Если собрать всю эту главу в одну большую дугу, она будет выглядеть так. Сначала — страдание носителя вести. Затем — его необъяснимое сопротивление смерти. Потом — борьба в освещённой воде, где преследование переходит в историческую драму самой церкви. Затем — предательство через поцелуй. Потом — размывание письма, то есть размывание первоначального слова. Затем — пузыри воздуха как образ речи без прежней силы. И наконец — связанная Церковь в багажнике как образ её позднего исторического состояния: она ещё существует, но её голос почти не слышен.

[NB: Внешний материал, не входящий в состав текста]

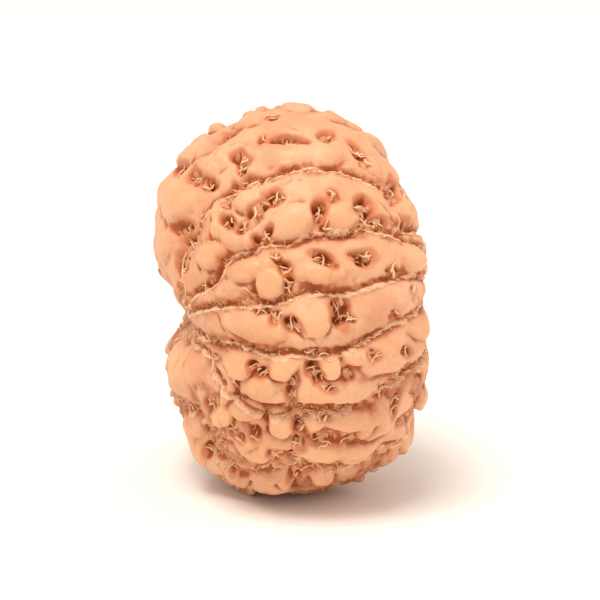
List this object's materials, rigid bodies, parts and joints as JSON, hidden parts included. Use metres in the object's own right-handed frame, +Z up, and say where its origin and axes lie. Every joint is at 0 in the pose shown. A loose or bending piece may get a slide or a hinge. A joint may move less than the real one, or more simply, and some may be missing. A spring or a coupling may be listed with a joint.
{
  "type": "rudraksha seed",
  "caption": "A whole rudraksha seed, pale tan, cut all round by sinuous grooves between lumpy pitted faces, standing on its rim.",
  "frame": {"origin": "middle of the bounding box, on the floor plane that the flat spot rests on", "axes": "+Z up, front is -Y; the line through the stalk end and the tip lies along X, stalk end at -X"},
  "size_m": [0.0216, 0.03, 0.0338],
  "materials": {
    "seed_skin": "satin, reddish brown in the grooves and pits"
  },
  "bodies": {
    "root": {"seed": "seed_skin"}
  },
  "joints": []
}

ПОСРЕДНИКИ И ЧЕЛОВЕЧЕСКИЙ ФАКТОР

Чтобы понять дальнейшую судьбу письма, церкви и самого послания, нужно отдельно остановиться на одной из самых важных тем всей книги — теме посредничества. Не как второстепенной детали истории, а как одного из главных механизмов искажения. Потому что между живым смыслом и полученным текстом почти всегда встаёт посредник. И как только посредник появляется, вместе с ним появляется и человеческий фактор.

Здесь важно сразу провести первое и решающее различение. Моисей — не первый посредник. Моисей, наоборот, первый великий образ отсутствия посредничества. Он слышит Бога не где-то снаружи как внешнюю речь чужого существа. Куст горит вовне, но голос звучит внутри – это свидетельствует сам Творец, который был там в книге «Книга Тишины. От Исхода до Откровения в изложении Творца». Моисей получает не пересказ, не толкование, не чужое изложение. Он получает саму суть. Он получает ясность. Именно поэтому Моисей в нашей логике — это не слово, а смысл. Не форма, а внутреннее узнавание. Не речь, а свет.